Milwaukee, though, remains at the center of debate in Wisconsin.

The Republican National Convention will take place July 15-18 at Fiserv Forum (right), the UW-Milwaukee Panther Arena (center, white roof) and the Baird Center (left), just west of Pere Marquette Park in Milwaukee.
The Republican National Convention will take place July 15-18 at Fiserv Forum (right), the UW-Milwaukee Panther Arena (center, white roof) and the Baird Center (left), just west of Pere Marquette Park in Milwaukee.

In recent elections, Republicans have made the city a focal point in election challenges. In the hours after the 2020 presidential election was projected to be called for President Joe Biden, Trump in a news conference suggested the outcome was fraudulent because of Milwaukee's late-night posting of results, for example.

Trump ultimately paid for recounts of ballots in Milwaukee and Dane counties and sought to throw out all ballots that were not cast on Election Day.
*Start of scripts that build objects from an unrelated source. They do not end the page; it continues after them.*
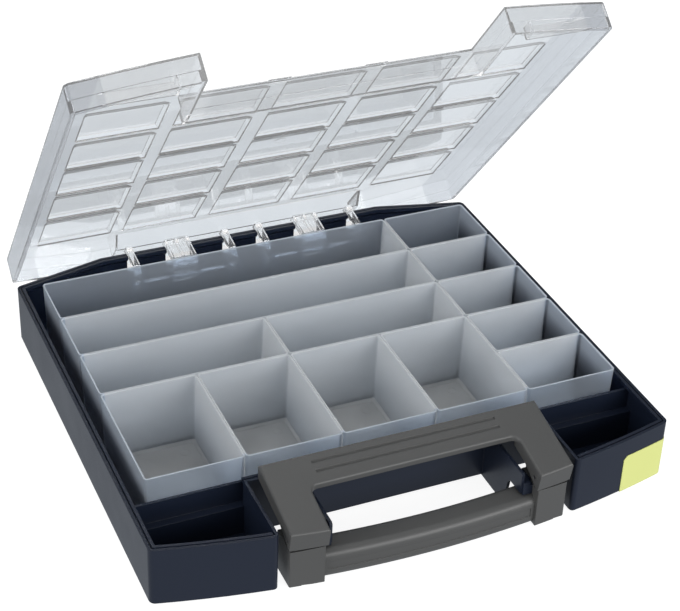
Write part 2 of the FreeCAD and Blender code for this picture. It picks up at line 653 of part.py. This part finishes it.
def yoke_outside():
    """The yoke as if it were solid, with rounded top edges."""
    rear = [(YOKE_REAR_Y, YOKE_REAR_LOW_Z), (YOKE_REAR_Y, YOKE_REAR_TOP)]
    arm = side_slab(rear + [(YOKE_FRONT_Y, yoke_top(YOKE_FRONT_Y))] + YOKE_ARM_LOW,
                    YOKE_ARM_IN, YOKE_HALF).common(cap_cone(0))
    bar = side_slab(rear + [(YOKE_BAR_Y, yoke_top(YOKE_BAR_Y)), (YOKE_BAR_Y, YOKE_LIP_Z)],
                    -YOKE_ARM_IN - 1, YOKE_ARM_IN + 1)
    shape = bar.fuse(both_sides(arm)).removeSplitter()
    shape = shape.makeFillet(YOKE_INNER_R, upright_edges(
        shape, YOKE_ARM_IN - 0.1, x_max=YOKE_ARM_IN + 0.1, y_min=YOKE_BAR_Y - 0.1))

    def on_top(edge):
        ends = [edge.FirstParameter, edge.LastParameter]
        points = [edge.valueAt(at) for at in ends + [sum(ends) / 2]]
        return all(abs(p.z - yoke_top(p.y)) < 0.01 for p in points)

    return shape.makeFillet(YOKE_EDGE_R, [e for e in shape.Edges if on_top(e)])


def latch_yoke():
    inner_rear = YOKE_REAR_Y - YOKE_T
    inner_front = YOKE_BAR_Y + YOKE_T
    arm_room = side_slab([(inner_rear, yoke_top(inner_rear) - YOKE_T),
                          (YOKE_FRONT_Y, yoke_top(YOKE_FRONT_Y) - YOKE_T),
                          (YOKE_FRONT_Y, 0), (inner_rear, 0)],
                         YOKE_ARM_IN + YOKE_T, YOKE_HALF - YOKE_T).common(cap_cone(YOKE_T))
    bar_room = side_slab([(inner_rear, 0), (inner_rear, yoke_top(inner_rear) - YOKE_T),
                          (inner_front, yoke_top(inner_front) - YOKE_T), (inner_front, 0)],
                         -YOKE_HALF + YOKE_T, YOKE_HALF - YOKE_T)
    shape = yoke_outside().cut([bar_room] + both_sides(arm_room))
    for y in YOKE_GROOVES:
        half, top = YOKE_GROOVE_W / 2, yoke_top(y)
        shape = shape.cut(box(-YOKE_GROOVE_HALF, YOKE_GROOVE_HALF, y - half, y + half,
                              top - YOKE_GROOVE_DEPTH, top + 5))
    eye = rod(0, BIG, YOKE_PIN_Y, YOKE_PIN_Z, YOKE_PIN_R + RUN_FIT)
    return shape.cut(both_sides(eye))


def hinge_pin():
    return rod(HINGE_PIN_X0, HINGE_PIN_X1, PIN_Y, PIN_Z, PIN_R)


def yoke_pin():
    return rod(YOKE_ARM_IN + YOKE_PIN_INSET, YOKE_HALF - YOKE_PIN_INSET,
               YOKE_PIN_Y, YOKE_PIN_Z, YOKE_PIN_R)


os.makedirs("parts", exist_ok=True)
save("base_shell", base_shell())
save("lid", lid())
save("latch_yoke", latch_yoke())
save("handle_grip", handle_grip())
save("corner_tag", tag_shape(-TAG_PROUD, TAG_T - TAG_PROUD, 0))
for side, place in (("right", lambda shape: shape), ("left", mirrored)):
    save("hinge_pin_" + side, place(hinge_pin()))
    save("yoke_pin_" + side, place(yoke_pin()))
for name, *place in BINS:
    save(name, make_bin(*place))
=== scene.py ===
import json
import math

import bpy
from mathutils import Matrix, Vector

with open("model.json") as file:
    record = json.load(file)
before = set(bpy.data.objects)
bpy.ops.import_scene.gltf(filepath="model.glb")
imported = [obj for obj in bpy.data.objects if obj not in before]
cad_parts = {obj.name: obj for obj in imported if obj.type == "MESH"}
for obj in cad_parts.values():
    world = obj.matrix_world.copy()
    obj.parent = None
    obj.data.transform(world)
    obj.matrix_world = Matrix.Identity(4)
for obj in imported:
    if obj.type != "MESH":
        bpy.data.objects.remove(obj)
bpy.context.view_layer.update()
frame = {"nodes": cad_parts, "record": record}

# The looks of the compartment organizer box: moulded plastics, a pale studio and the photo's camera.
# Metres. X to the right, Y to the back, Z up.

# camera, as found from the photo, with angles in degrees
CAMERA_AT = (-0.47936, -1.08542, 0.87252)
CAMERA_AZIMUTH = 24.521
CAMERA_ELEVATION = 33.532
CAMERA_ROLL = -2.372
LENS_MM = 93.576
SENSOR_MM = 36.0
FARTHEST_SEEN = 20.0

# colours in sRGB, from 0 to 1
NAVY = (0.102, 0.127, 0.184)
GREY = (0.288, 0.288, 0.286)
TAG = (0.837, 0.858, 0.540)
STEEL = (0.620, 0.620, 0.630)
SMOKE = (0.960, 0.968, 0.976)
# the bins' outermost walls and those down in the gap beside the case get darker tints: painted shade
SMOKE_EDGE_PAINTED_SHADE = (0.930, 0.955, 0.985)
SMOKE_GAP_PAINTED_SHADE = (0.700, 0.720, 0.760)
SMOKE_FLOOR = (0.930, 0.930, 0.925)
CLEAR = (0.950, 0.950, 0.950)
# the lid's side bands get a darker tint: painted shade
CLEAR_SIDE_PAINTED_SHADE = (0.888, 0.890, 0.896)
WHITE = (1.0, 1.0, 1.0)
FLOOR_PAINT = (0.950, 0.950, 0.950)

# how far each colour strays from place to place, as a share of it
OPAQUE_SPREAD = 0.06
STEEL_SPREAD = 0.05
BIN_SPREAD = 0.02
BIN_FLOOR_SPREAD = 0.06
LID_SPREAD = 0.004
STUDIO_SPREAD = 0.002

# how many times a noise repeats in a metre: slow ones for colour, gloss and haze, fine ones for relief
TINT_SCALE = 9.0
PLASTIC_GLOSS_SCALE = 30.0
LID_GLOSS_SCALE = 40.0
STEEL_GLOSS_SCALE = 60.0
FLOOR_HAZE_SCALE = 38.0
CLEAR_RELIEF_SCALE = 700.0
GRAIN_SCALE = 1400.0

# how many finer layers each noise has
NOISE_DETAIL = 3.0

# the moulded relief: its depth, and how strongly it shows on the clear plastics
RELIEF_DEPTH = 0.0002
CLEAR_RELIEF = 0.10

# edges that turn by more than this stay sharp, and a softened edge is worked out from so many samples
SHARP_ANGLE = math.radians(28)
EDGE_SAMPLES = 4

# roughness: the lowest and highest of the steel and the lid, the bins', and how far that of an opaque
# plastic strays to either side
STEEL_ROUGHNESS = (0.25, 0.38)
LID_ROUGHNESS = (0.021, 0.039)
BIN_ROUGHNESS = 0.25
ROUGHNESS_SPREAD = 0.05

# refractive indices for what is seen through the lid and the bins, how much the bins blur it, and the
# index and the strength of the bins' gloss
LID_BEND = 1.58
BIN_BEND = 1.18
BIN_BLUR = 0.28
GLOSS_BEND = 1.45
BIN_GLOSS = 0.6

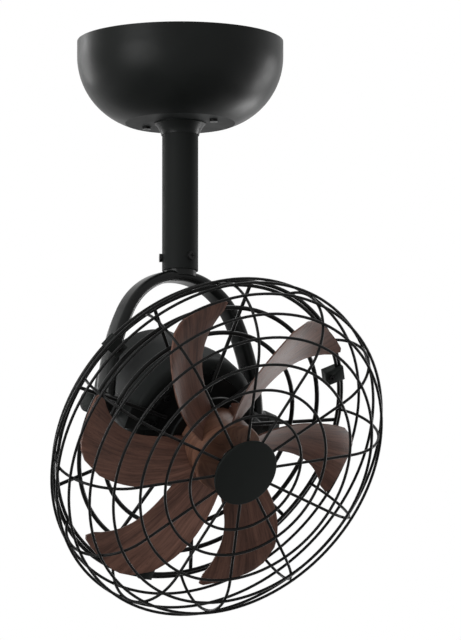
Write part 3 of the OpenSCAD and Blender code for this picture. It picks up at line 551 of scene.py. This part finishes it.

But the process ended up confirming Biden's victory.

This year, the GOP has made a push to recruit poll watchers and attorneys to monitor election proceedings, with a particular emphasis on Milwaukee and Madison — something Democrats like Moore, the congresswoman from Milwaukee, have labeled intimidation tactics.

Still, Republicans have claimed the relationship between the party and Wisconsin’s biggest city has improved in recent years under new leadership.

“You can find difficulty,” Thompson, the former GOP governor, said. “But I’m here to tell you I think the relationship for this convention with the city mayor and the county exec both coming on enthusiastically … that tells you that there’s a sense of friendliness and rapport that’s going to carry on into next year.”

Trump's labeling of Milwaukee as a "horrible city," however, will likely hang over the convention.

"They're gonna spend the time — you can bet good money on it — that they're going to disparage our community while they're here," Larson, the Milwaukee state senator, said in late May, "and hope to get props for being brave just for being here while they're trying to rip apart our city."